564 – Solving Environmental Problems Through Data Assimilation
Spatio-Temporal Bayesian Modeling of Precipitation Using Rain Gauge Data from the Hubbard Brook Experimental Forest, New Hampshire, USA
Sujit Kumar Sahu
University of Southampton
Estimating precipitation volume over space and time is essential for many reasons such as evaluating air quality, determining the risk of flood and drought, making forest management decisions, and developing strategies for municipal water supplies. It is imperative to employ sound statistical methods for modeling data from a network of sparsely located rain gauges with known confidence.
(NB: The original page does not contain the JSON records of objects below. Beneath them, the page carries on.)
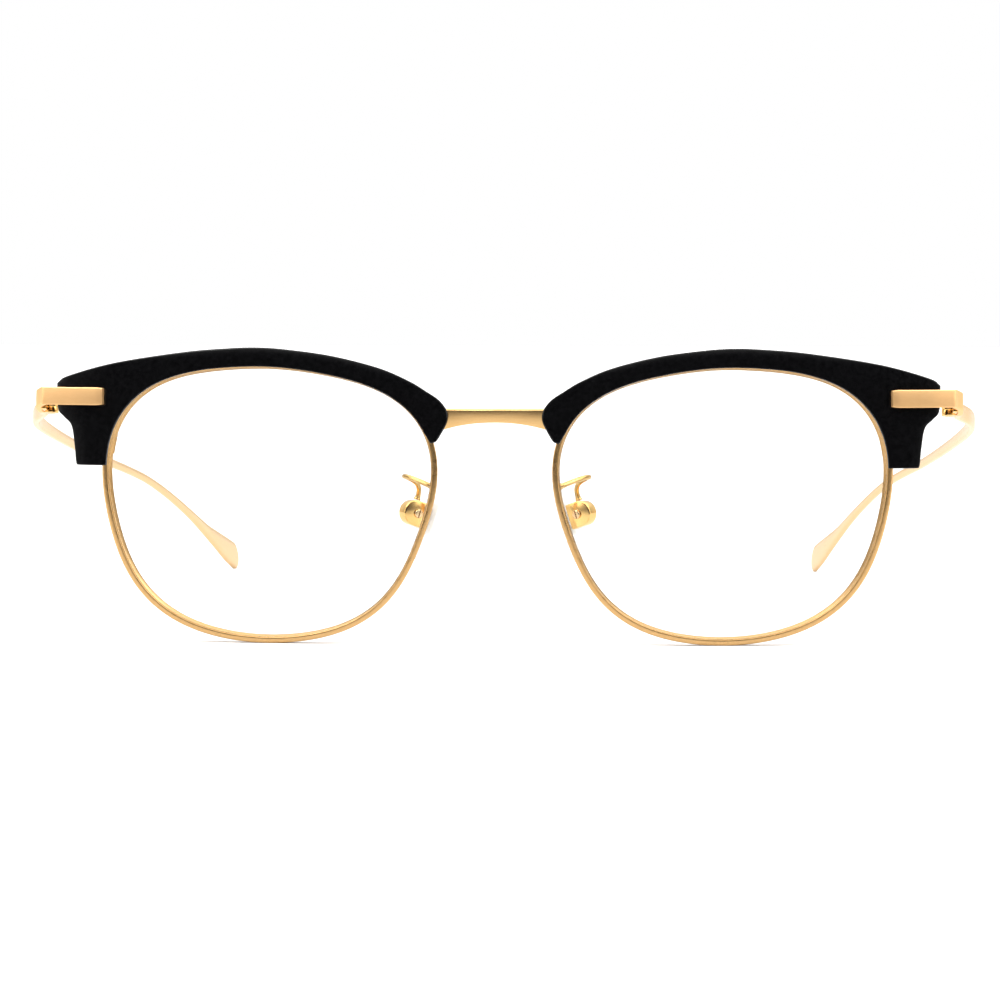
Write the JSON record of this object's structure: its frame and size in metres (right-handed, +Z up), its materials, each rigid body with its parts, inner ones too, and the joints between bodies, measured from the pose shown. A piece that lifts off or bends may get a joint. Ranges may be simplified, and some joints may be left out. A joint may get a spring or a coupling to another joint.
{
  "type": "half rim eyeglasses",
  "caption": "Browline eyeglasses: black acetate brow pieces over gold eyewires, clear lenses, gold bridge, rocking nose pads and slim folding metal temples.",
  "frame": {"origin": "bottom centre of the bounding box of the open glasses, on the table they stand on", "axes": "+X to the wearer's left, +Y back along the temples (the front faces -Y), +Z up; the glasses stand on their rim bottoms and temple tips"},
  "size_m": [0.1512, 0.1442, 0.0452],
  "materials": {
    "brow": "polished black cellulose acetate",
    "eyewire": "satin gold plated wire",
    "strap": "brushed gold plate with polished bevelled edges",
    "gold": "polished gold plate",
    "temple": "polished gold plate",
    "screw": "gold plated screw, slotted head",
    "lens": "clear, polished",
    "silicone": "clear silicone",
    "core": "hard insert"
  },
  "bodies": {
    "front": {"bridge": "strap", "brow_r": "brow", "brow_l": "brow", "rim_r": "eyewire", "rim_l": "eyewire", "lens_r": "lens", "lens_l": "lens", "endpiece_strap_r": "strap", "endpiece_strap_l": "strap", "hinge_front_r": "gold", "hinge_front_l": "gold", "hinge_screw_r": "screw", "hinge_screw_l": "screw", "rim_screw_r": "screw", "rim_screw_l": "screw", "brow_screw_r": "screw", "brow_screw_l": "screw", "strap_rivet_inner_r": "screw", "strap_rivet_inner_l": "screw", "strap_rivet_outer_r": "screw", "strap_rivet_outer_l": "screw", "pad_arm_r": "gold", "pad_arm_l": "gold", "pad_box_r": "gold", "pad_box_l": "gold", "pad_screw_r": "screw", "pad_screw_l": "screw"},
    "temple_r": {"temple_r": "temple", "hinge_temple_r": "gold"},
    "temple_l": {"temple_l": "temple", "hinge_temple_l": "gold"},
    "pad_r": {"nose_pad_r": "silicone", "pad_core_r": "core"},
    "pad_l": {"nose_pad_l": "silicone", "pad_core_l": "core"}
  },
  "joints": [
    {"name": "temple_fold_r", "type": "hinge", "parent": "front", "child": "temple_r", "pos_m": [-0.0697, -0.05964, 0.0362], "axis": [0, -0.1874, -0.9823], "range_deg": [0, 84]},
    {"name": "temple_fold_l", "type": "hinge", "parent": "front", "child": "temple_l", "pos_m": [0.0697, -0.05964, 0.0362], "axis": [0, 0.1874, 0.9823], "range_deg": [0, 79]},
    {"name": "pad_rock_r", "type": "hinge", "parent": "front", "child": "pad_r", "pos_m": [-0.0129, -0.05904, 0.0193], "axis": [-0.5, 0.866, 0], "range_deg": [-8, 8]},
    {"name": "pad_rock_l", "type": "hinge", "parent": "front", "child": "pad_l", "pos_m": [0.0129, -0.05904, 0.0193], "axis": [0.5, 0.866, 0], "range_deg": [-8, 8]}
  ]
}
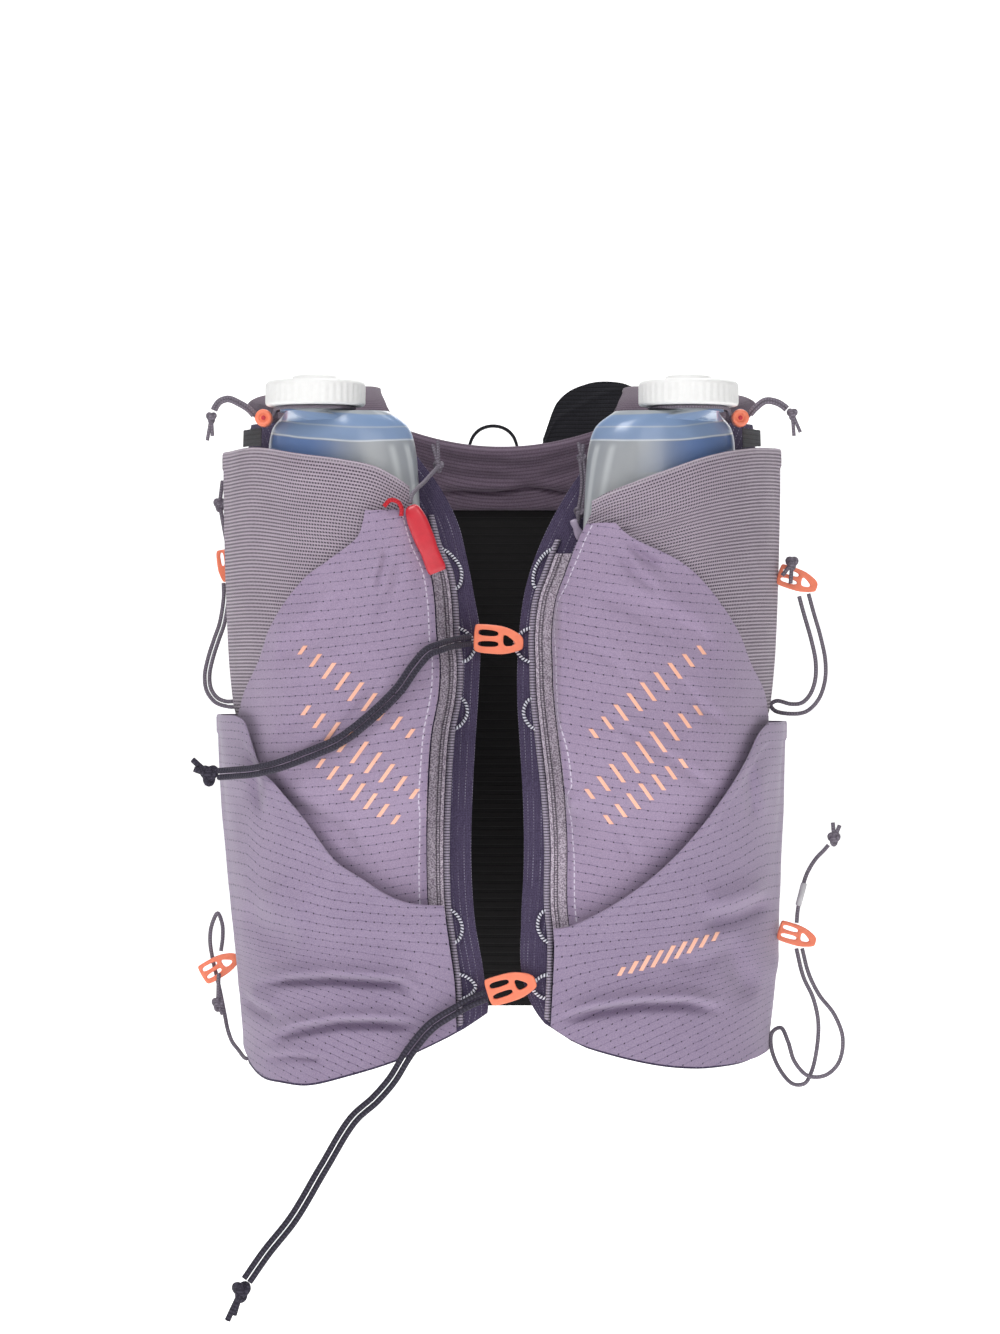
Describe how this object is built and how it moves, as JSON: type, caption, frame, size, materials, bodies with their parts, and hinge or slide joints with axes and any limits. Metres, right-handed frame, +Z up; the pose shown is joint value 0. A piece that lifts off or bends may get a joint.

This paper proposes a spatiotemporal Bayesian model for estimating precipitation volumes using observations from a network of gauges. Based on Gaussian processes, the Bayesian model is able to interpolate at a high spatial resolution at each time point. Such interpolations are used to obtain various spatio-temporally aggregated statistics, such as annual precipitation volume in a local area. Markov chain Monte Carlo based model fitting, employed here, allows estimation of uncertainty that can be used in decision making. These methods are applied to a large data set of weekly precipitation volumes collected over the years 1997-2015 at the Hubbard Brook Experimental Forest (HBEF) in New Hampshire, USA. Using the proposed methodology we estimate trends in annual precipitation volumes spatially aggregated over nine gauged watersheds in the HBEF. The proposed modeling is also used to demonstrate a method for determining how to downsize a rain gauge network.